Part 2: Extend your speed
Sessions, spread over 6 to 8 weeks:
SESSION 1: 8 to 10 x 200m (or 40 secs) at 1500m to 3km pace with a 200m jog recovery
SESSION 2: 8 x 300m (or 75 to 90 secs) at 3km pace with 90- to 120-sec rest
SESSION 3: 6 x 8- to 10-sec hills + 2 x 200m fast on the flat with 2-min rest
SESSION 4: 1km, 800m, 600m, 400m with 5- to 6-min rest. Run the 1km and 800m at 3km pace and aim to get faster on the 600m and 400m efforts
SESSION 5: 8 x 400m (or 75 to 90secs) at 3km pace with 90- to 120-sec rest
SESSION 6: 4 x 2mins at 3km pace (3-min rest) + 5 x 8- to 10-sec hills (2-min rest)
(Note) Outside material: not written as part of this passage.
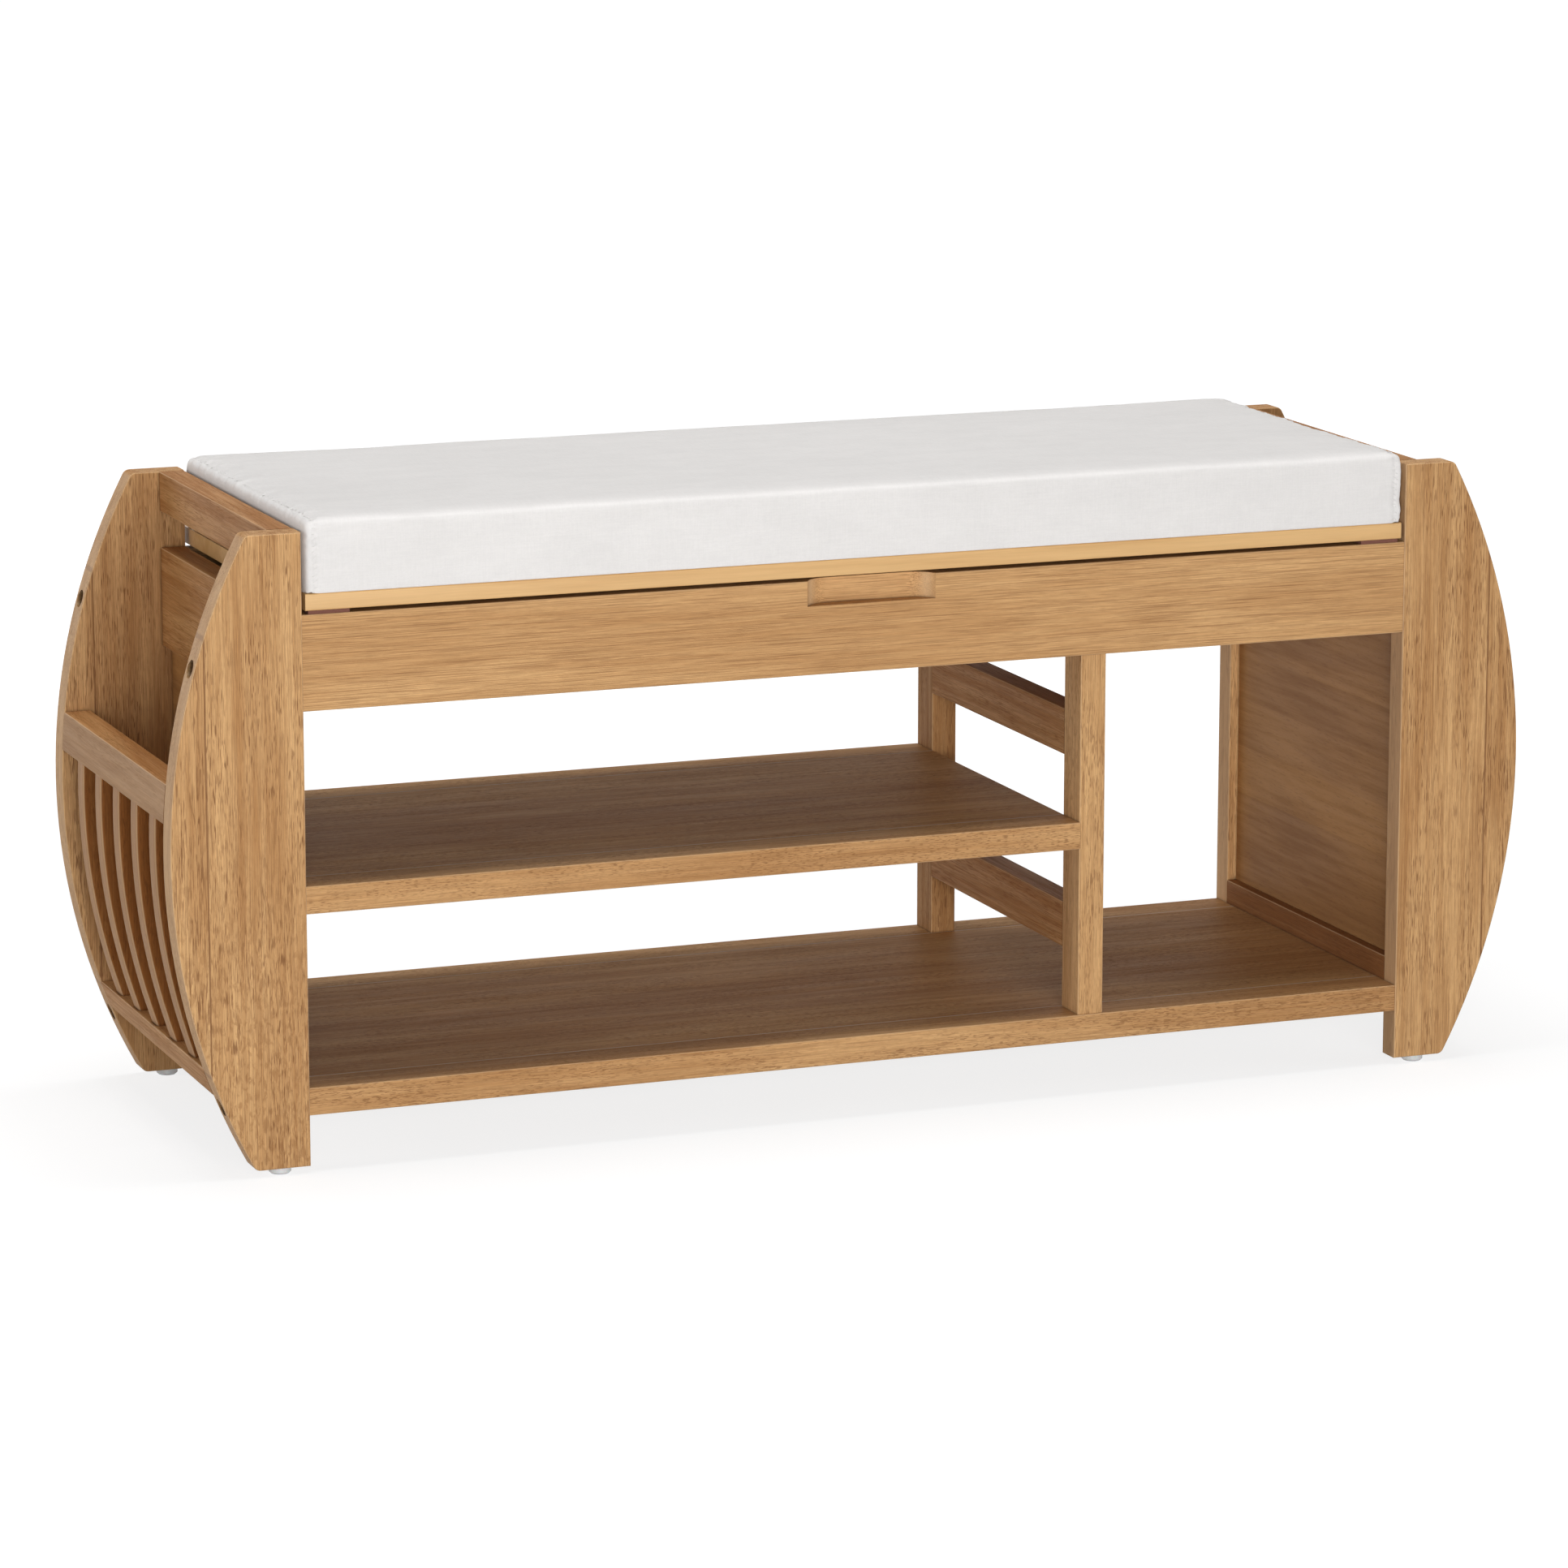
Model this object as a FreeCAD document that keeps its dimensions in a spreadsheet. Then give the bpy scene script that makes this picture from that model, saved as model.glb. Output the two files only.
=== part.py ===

SESSION 7: 2 x 600m, 400m, 300m, 200m, 100m with 3- to 4-min rest, starting at 5km pace and working down to 800m pace
SESSION 8: 5 x 2 mins with the first 2 at goal 5km pace and the next 3 at 3km pace with 2- to 3-min rest
What you need to know about Part 2:
You’re now better able to recruit fast-twitch muscle fibres and know the feeling of running fast. Stage two extends this speed to make it more specific to the race you’re training for.
Shift the dials
Your speed sessions now move primarily towards the flat. While still fast, the efforts drop in pace and increase in volume, with a shorter effort-to-recovery ratio. As we drop the recovery compared with the level of effort, we place an increasing focus on your aerobic and lactic energy systems, which help you to power endurance.
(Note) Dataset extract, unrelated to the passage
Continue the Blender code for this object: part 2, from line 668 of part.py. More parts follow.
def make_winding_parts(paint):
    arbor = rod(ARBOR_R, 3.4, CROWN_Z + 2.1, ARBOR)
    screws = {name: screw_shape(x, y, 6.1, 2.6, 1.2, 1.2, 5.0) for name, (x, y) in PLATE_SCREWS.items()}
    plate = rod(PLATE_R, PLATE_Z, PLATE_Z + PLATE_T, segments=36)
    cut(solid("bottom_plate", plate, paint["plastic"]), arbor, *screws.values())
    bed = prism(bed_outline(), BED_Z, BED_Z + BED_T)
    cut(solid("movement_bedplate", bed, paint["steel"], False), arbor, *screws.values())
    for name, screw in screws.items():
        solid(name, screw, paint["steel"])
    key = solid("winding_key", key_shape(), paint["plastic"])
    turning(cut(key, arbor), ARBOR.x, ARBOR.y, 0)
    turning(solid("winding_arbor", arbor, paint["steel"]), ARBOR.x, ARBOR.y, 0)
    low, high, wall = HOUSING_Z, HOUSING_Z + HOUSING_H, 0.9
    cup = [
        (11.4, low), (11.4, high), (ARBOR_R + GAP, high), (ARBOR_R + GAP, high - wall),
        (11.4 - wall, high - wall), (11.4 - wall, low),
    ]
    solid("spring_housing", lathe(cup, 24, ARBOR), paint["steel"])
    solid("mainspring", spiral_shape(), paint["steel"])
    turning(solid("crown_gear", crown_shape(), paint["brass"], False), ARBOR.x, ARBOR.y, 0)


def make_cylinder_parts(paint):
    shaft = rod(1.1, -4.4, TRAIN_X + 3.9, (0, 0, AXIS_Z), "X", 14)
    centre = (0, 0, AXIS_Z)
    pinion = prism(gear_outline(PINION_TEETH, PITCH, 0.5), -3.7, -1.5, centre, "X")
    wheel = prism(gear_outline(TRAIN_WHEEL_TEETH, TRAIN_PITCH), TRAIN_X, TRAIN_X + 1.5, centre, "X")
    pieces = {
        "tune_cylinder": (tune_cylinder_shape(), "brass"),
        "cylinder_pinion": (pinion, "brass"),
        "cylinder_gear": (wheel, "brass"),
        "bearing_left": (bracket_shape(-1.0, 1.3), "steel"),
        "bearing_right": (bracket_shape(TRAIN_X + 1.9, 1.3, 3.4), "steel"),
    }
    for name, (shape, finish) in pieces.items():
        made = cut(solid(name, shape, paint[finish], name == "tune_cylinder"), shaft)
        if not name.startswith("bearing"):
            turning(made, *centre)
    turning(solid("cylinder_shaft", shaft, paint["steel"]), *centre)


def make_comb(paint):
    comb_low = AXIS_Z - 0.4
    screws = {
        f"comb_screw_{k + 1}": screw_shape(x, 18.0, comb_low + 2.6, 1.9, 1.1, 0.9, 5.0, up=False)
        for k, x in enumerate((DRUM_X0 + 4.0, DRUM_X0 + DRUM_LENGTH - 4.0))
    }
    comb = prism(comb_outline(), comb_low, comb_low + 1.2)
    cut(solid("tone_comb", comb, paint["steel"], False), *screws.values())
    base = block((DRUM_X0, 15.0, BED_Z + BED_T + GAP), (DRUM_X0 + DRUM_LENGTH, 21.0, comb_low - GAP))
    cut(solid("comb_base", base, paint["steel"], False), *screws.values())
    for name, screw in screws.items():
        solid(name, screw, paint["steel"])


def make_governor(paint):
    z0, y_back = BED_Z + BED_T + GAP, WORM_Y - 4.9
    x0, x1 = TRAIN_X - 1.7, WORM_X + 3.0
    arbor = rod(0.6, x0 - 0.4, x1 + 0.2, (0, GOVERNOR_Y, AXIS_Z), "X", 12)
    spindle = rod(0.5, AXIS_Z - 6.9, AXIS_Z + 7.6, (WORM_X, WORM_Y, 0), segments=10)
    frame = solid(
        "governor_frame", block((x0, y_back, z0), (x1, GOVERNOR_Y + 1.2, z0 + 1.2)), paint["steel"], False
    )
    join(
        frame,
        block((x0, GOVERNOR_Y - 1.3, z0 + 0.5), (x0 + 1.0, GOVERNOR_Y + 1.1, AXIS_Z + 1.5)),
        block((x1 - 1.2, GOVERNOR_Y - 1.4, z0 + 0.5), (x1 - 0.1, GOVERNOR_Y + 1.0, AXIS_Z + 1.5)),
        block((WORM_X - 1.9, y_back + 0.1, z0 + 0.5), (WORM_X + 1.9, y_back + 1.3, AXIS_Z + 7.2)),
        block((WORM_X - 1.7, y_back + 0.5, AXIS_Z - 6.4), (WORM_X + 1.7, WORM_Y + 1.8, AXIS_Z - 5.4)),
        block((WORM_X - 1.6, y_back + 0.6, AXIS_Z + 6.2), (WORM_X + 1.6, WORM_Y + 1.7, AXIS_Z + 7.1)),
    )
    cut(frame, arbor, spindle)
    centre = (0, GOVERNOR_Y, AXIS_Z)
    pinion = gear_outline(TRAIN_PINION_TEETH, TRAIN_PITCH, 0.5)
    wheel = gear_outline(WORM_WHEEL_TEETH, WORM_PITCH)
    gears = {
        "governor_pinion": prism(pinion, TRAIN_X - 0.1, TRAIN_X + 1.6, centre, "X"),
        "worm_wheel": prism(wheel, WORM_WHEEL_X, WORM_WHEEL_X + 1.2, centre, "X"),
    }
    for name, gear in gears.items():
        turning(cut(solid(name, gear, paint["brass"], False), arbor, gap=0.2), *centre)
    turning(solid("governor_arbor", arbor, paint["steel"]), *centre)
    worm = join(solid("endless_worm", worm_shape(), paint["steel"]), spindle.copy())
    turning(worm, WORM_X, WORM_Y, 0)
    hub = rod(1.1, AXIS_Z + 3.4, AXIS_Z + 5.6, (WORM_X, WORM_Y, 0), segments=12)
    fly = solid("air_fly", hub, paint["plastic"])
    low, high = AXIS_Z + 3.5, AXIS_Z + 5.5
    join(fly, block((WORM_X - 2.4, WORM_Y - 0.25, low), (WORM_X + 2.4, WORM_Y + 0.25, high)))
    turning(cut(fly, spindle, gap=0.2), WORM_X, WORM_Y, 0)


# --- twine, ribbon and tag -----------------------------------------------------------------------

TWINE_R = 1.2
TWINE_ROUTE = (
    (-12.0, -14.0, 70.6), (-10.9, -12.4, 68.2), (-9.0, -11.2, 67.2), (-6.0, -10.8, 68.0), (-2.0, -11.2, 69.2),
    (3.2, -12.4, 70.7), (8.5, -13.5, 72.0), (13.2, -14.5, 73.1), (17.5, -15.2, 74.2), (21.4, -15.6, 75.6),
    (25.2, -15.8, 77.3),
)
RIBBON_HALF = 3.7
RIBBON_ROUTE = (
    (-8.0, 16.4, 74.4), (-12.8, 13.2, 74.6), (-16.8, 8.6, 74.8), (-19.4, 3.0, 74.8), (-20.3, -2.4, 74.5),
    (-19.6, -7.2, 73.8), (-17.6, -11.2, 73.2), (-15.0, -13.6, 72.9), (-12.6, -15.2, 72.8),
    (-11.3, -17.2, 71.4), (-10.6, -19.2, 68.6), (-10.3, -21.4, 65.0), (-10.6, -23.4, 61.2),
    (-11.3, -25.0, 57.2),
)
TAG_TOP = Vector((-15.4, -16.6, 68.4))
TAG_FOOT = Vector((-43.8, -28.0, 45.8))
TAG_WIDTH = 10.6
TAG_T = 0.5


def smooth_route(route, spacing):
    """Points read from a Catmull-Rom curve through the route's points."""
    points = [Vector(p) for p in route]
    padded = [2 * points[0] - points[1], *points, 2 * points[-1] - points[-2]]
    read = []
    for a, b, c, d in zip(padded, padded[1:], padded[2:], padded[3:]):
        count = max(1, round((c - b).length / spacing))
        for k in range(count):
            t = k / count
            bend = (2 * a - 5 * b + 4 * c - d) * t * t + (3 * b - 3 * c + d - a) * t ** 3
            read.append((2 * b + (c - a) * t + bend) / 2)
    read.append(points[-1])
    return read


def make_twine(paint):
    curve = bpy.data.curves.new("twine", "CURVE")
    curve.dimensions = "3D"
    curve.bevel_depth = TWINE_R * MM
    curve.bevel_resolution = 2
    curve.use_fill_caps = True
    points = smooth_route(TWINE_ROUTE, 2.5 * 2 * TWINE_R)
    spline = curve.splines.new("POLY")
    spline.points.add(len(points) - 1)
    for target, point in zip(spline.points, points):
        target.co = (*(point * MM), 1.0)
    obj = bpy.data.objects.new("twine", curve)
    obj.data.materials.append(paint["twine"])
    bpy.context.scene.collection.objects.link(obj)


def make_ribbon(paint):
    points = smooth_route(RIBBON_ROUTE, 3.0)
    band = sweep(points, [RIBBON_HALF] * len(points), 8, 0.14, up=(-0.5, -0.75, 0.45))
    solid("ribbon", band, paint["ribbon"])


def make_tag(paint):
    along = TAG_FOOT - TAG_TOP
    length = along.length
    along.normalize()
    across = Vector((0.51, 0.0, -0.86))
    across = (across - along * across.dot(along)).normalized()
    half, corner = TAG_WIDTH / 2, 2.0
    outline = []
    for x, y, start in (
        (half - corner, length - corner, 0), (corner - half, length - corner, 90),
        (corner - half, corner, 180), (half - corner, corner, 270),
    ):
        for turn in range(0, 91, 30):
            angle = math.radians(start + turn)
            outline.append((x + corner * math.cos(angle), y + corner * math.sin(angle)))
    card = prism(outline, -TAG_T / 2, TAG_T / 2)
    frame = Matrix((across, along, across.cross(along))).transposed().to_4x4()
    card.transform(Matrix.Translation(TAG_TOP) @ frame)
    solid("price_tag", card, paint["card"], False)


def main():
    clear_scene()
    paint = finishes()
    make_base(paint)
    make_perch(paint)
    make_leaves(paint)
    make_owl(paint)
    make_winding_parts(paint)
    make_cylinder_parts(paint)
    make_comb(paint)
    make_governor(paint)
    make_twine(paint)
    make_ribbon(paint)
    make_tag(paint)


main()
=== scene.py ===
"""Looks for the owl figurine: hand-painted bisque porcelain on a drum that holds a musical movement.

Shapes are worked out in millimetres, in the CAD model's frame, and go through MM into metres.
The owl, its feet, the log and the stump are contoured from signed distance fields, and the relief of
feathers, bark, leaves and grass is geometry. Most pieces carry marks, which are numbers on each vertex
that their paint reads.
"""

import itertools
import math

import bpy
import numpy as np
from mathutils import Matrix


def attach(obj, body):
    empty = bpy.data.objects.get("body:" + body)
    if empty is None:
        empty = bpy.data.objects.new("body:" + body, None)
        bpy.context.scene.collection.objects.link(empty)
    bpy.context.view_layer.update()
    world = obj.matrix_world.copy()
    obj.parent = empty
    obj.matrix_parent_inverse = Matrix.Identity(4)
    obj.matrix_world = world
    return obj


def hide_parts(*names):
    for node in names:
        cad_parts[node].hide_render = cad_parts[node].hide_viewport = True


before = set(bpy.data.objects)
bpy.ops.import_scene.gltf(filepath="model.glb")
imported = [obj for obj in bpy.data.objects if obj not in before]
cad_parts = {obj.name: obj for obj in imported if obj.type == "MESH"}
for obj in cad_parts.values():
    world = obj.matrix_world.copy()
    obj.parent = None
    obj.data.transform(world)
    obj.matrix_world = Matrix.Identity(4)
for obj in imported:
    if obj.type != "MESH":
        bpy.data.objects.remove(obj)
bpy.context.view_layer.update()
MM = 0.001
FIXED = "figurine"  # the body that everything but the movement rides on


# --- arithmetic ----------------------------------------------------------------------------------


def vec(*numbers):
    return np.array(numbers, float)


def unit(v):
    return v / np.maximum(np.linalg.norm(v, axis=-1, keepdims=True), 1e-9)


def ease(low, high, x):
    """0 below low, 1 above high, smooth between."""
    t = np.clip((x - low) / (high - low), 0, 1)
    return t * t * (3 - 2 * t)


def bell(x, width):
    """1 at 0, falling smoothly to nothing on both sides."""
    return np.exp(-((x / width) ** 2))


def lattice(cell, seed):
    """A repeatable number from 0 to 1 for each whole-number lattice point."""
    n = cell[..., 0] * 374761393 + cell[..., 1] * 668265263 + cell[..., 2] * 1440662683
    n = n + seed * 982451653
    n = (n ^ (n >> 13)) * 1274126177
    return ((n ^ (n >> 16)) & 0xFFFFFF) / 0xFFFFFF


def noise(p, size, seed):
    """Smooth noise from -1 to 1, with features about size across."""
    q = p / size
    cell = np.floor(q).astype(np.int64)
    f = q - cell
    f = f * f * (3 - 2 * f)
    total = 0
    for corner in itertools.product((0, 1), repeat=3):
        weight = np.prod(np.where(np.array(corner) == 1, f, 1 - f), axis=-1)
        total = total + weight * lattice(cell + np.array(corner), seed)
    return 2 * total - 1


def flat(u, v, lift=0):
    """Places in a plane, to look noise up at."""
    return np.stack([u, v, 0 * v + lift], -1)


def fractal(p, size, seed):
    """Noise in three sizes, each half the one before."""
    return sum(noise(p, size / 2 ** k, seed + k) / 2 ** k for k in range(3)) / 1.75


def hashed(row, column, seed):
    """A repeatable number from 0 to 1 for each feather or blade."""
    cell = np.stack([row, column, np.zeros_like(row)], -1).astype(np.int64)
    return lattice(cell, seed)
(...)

These speed sessions are designed to lead you into the 5K-pace sessions in stage three. These runs at between 1500m and 5km pace will help to make those bigger sessions feel more manageable.
The wider plan
Still include easy and steady running, but consider dropping the volume by 10 to 20% as the emphasis shifts to bigger sessions.
Find your threshold
Now we work at 10km- to half-marathon pace, in what are known as threshold runs. Sessions such as 4 x 6 minutes, 3 x 8 minutes, 5 x 5 minutes and 6 x 5 minutes run at a pace you could hold for an hour (or ‘comfortably hard’) with 60- to 90-second recoveries will build your endurance for the 5km.
With your movement patterns established, small increases in weights provide a good platform for stage three. Can’t get to the gym? A circuit with body-weight exercises also works.
Part 3: Get Race Ready
Sessions, spread over six to eight weeks:
SESSION 1: 5 mins at 1-hr race pace, plus 2 sets of 5 x 75 to 90 secs at 5km pace with 60-sec rest between efforts and 2-min rest between sets
SESSION 2: 8 x 2mins at 5km pace with 90-sec recovery
SESSION 3: 5 mins, 4 mins, 3 mins, 2 mins, 1 min with 90-sec rest. Start at 1-hr race pace and work down to 3km pace
SESSION 4: 3 sets of 5 x 75 to 90 secs at 5km pace with 30- to 45-sec rest between efforts and 2-min rest between sets
SESSION 5:-10 x 2mins at 5km pace with 75- to 90-sec recovery
SESSION 6: 5 sets of 4mins at 5km pace 60-sec rest, 75 secs at 3k pace with 2-min rest between sets
SESSION 7: 5 mins at threshold effort +5 to 6 x 1km at 5km goal pace with 90- to 120-sec rest
SESSION 8: 3 x 1km at 5km pace (90-sec rest) +4 x 500m at 3km pace (90-sec rest) + 1km time trial
What you need to know about Part 3:
In this stage, we spend more time working around your goal 5km race pace. In order to build endurance, we include longer efforts with shorter recovery. This puts a greater emphasis on stressing your aerobic system, which provides the vast majority of the energy required for the 5km race.
The wider plan
Keep your volume in check with a long run slightly reduced from stage one. Ensure that you are controlling the pace of your easy runs to guarantee that you are fresh for the bigger speed sessions in this stage.
Blend it in
Maintaining some of the endurance work from the previous stage is important, too. Sessions such as 5 x 5 minutes might start at one-hour race pace and work down to 10km pace by the end. You can also consider blending some longer endurance efforts before or after your key 5km-paced sessions.
In this final period of training, take care with the load of your strength sessions by perhaps reducing the number of reps in sets and ensuring you are not fatigued for your key run sessions.
Consider adding a handful of strides or short hills (eg, 4 x 8 to 10 seconds) after one of your easy runs each week.